El otro efecto es que para conseguir que esa guerra fuese rápida y decisiva se debía ejercer con la mayor crueldad posible. En especial, en aquellos teatros donde la población se consideraba racialmente inferior, donde cualquier restricción humanitaria quedaba abolida. A la guerra nazi, por tanto, era inherente la matanza y el exterminio, la destrucción de infraestructuras y poblaciones, lo que enajenaba cualquier simpatía por parte de las poblaciones ocupadas. Esto tenía un efecto deletéreo sobre la máquina de guerra nazi, que dependía para su mantenimiento de esos mimos países ocupados. El saqueo esquilmaba los recursos de esos países, mientras que la única manera de utilizar su población, dada su hostilidad, era mediante el trabajo forzado.

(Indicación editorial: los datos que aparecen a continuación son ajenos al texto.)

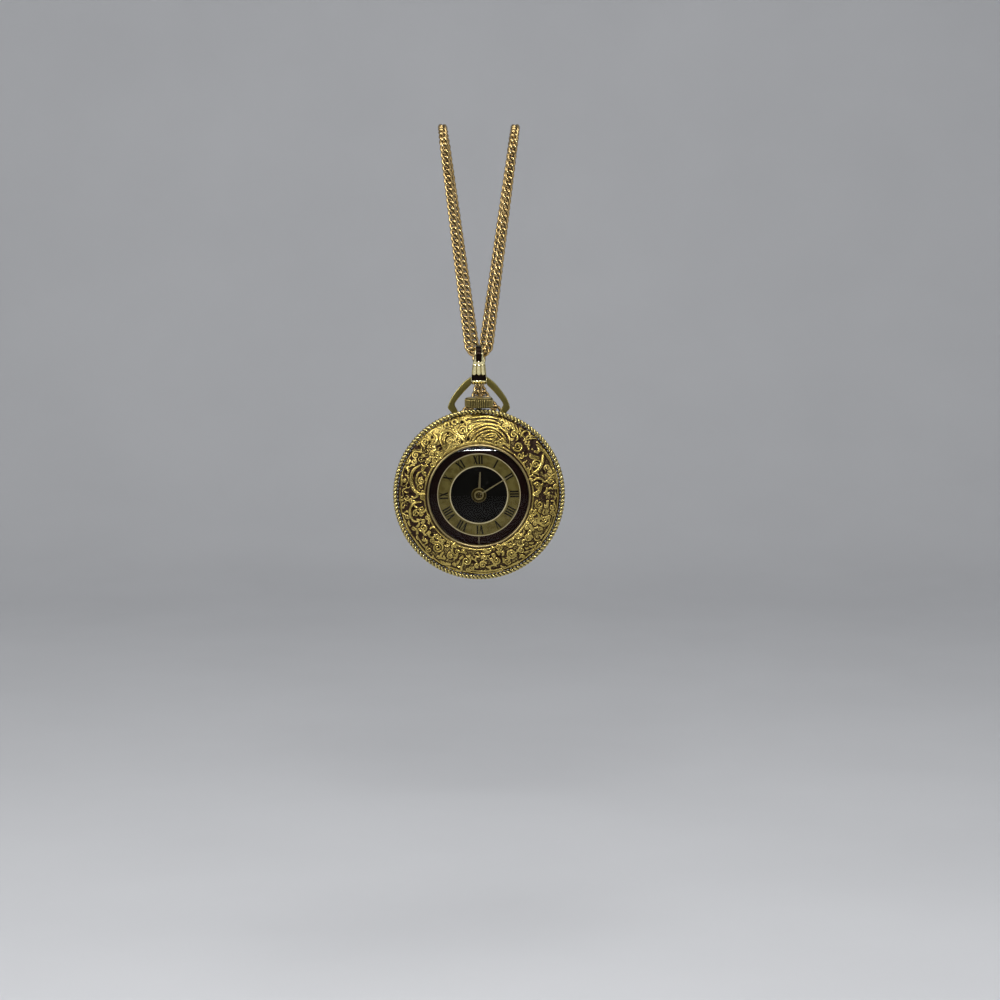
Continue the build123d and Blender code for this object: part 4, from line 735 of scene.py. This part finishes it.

El ejército nazi era, por tanto, un coloso con pies de barro, que se había embarcado en una conquista que estaba más allá de sus posibilidades. De hecho, la cadena de victorias de 1939-41 tampoco debería haber ocurrido, En el caso de la campaña de Francia de 1940 los aliados tenían más soldados, aviones y carros de combate -y estos de mejor calidad que los alemanes- por lo que podrían haber contenido la ofensiva alemana, conduciéndola al impasse que tanto temían. Para empeorar la situación, la famosa Blitzkrieg aún no era una realidad operativa, el alto mando no confiaba en ella y, de hecho, en varias ocasiones intentó reducir el tempo de las operaciones, aun cuando ya se había producido el derrumbe del frente francés.
Si en realidad se produjo una Blitzkrieg fue debido a dos factores concomitantes, la prudencia suicida del alto mando francés y la temeridad, rayana en la insubordinación, de los mandos intermedios alemanes. Ambos altos mandos, el aliado y el nazi, seguían inmersos en la mentalidad de la primera guerra mundial: mantener grandes concentraciones de tropas en reserva, determinar con seguridad la dirección de cualquier ofensiva y aplicar en ella la fuerza justa para detenerla. Se tardaba así mucho en reaccionar y transmitir las órdenes, de manera que cuando llegaban a las unidades que debían ejecutarlas, las situación ya había cambiado o se encontraban ellas mismas bajo ataque.
Esa rapidez alemana, que le permitía sorprender una y otra vez a los ejércitos aliados, no se debía a un plan maestro, sino a que los mandos intermedios avanzaban sin pedir permiso ni obedecer sus órdenes, poniendo a sus superiores ante hechos consumados. Dado que estos, ante la lenta respuesta del enemigo, se saldaban con éxito, el alto mando alemán no tenía otro remedio que dar su aprobación, a posteriori, a esas acciones independientes. En Francia tuvo éxito, pero esa independencia se volvería contra ellos en la campaña de Rusia. Allí, los éxitos parciales, por muy resonantes que fueran, no llevaban a una victoria decisiva. En esos casos, el reflejo del ejército alemán era seguir adelante, sin tener en cuenta el desgaste de las tropas, hasta obrar el derrumbe del contrario.
Sólo que éste no se produjo. Al contrario, fue la Wehrmacht quien se quebró, sin posibilidad de recuperarse.